Buruh harian lepas juga mengeluhkan upah rendah, yakni Rp60 ribu per hari dengan tambahan lembur Rp4 ribu per jam. Kondisi tersebut diperparah dengan belum meratanya kepesertaan pekerja dalam program Jaminan Sosial Tenaga Kerja (Jamsostek) maupun BPJS Ketenagakerjaan.
“Kami tidak berani protes terbuka karena khawatir diberhentikan. Sampai sekarang banyak yang belum terlindungi BPJS Ketenagakerjaan,” tambah pekerja lainnya.
Sorotan Perizinan dan Petani Singkong
Dari sisi lingkungan, masyarakat mempertanyakan legalitas perizinan PT. SIT, khususnya terkait dokumen Analisis Mengenai Dampak Lingkungan (AMDAL) maupun UKL-UPL.
Sementara itu, petani singkong mengeluhkan mekanisme potongan refaksi yang dianggap merugikan karena ditetapkan sepihak. Mereka juga menyoroti kurangnya transparansi dalam sistem penerimaan singkong dari petani umum maupun mitra.
Respons Perusahaan
Upaya media untuk mengonfirmasi pihak manajemen belum membuahkan hasil. Aktivitas pabrik tetap berjalan normal, namun pimpinan perusahaan belum dapat ditemui. Humas PT. SIT, Darwis, menyatakan bahwa urusan teknis terkait upah dan kebijakan perusahaan ditangani oleh kantor pusat di Natar, Lampung Selatan.
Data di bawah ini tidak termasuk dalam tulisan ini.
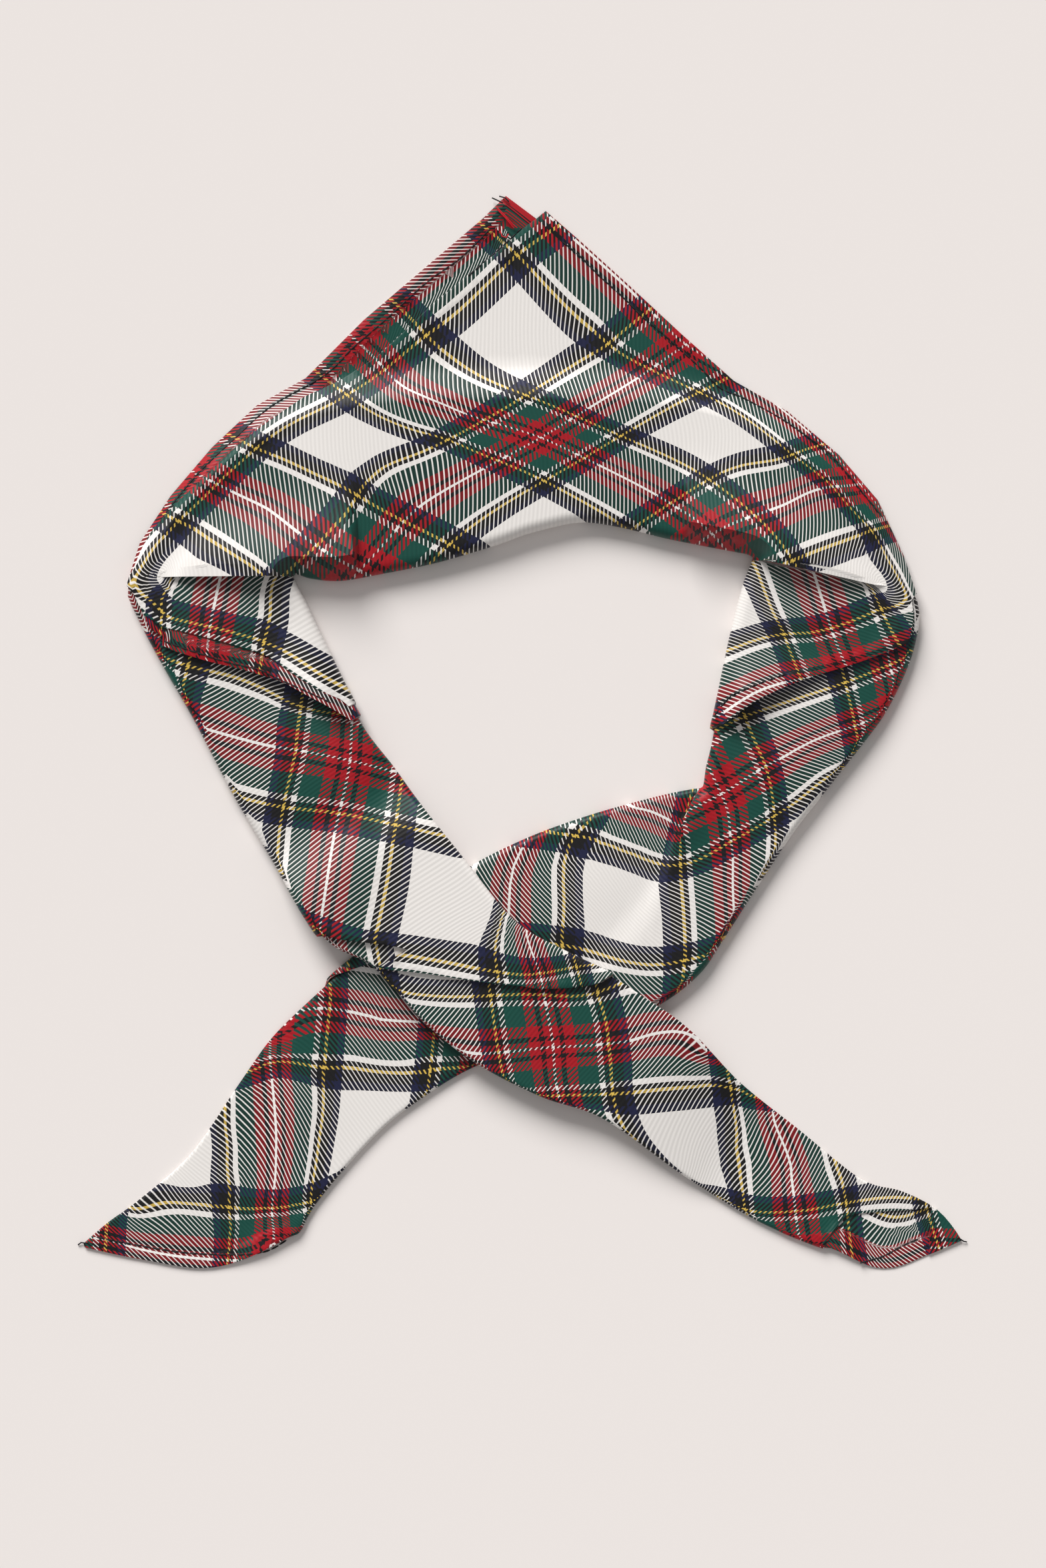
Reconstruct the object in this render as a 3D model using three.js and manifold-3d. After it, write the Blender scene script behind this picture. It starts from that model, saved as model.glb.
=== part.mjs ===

“Untuk saat ini pimpinan belum bisa ditemui. Silakan menghubungi kantor pusat,” ujarnya senin 25/8/2025.
Harapan Warga dan Pekerja
Baik pekerja maupun petani berharap pemerintah daerah turun tangan menyelesaikan persoalan ini. Mereka menilai perlindungan tenaga kerja, keadilan bagi petani, serta kepastian izin lingkungan harus menjadi prioritas agar perusahaan dapat berjalan sehat sekaligus memberi manfaat bagi masyarakat sekitar.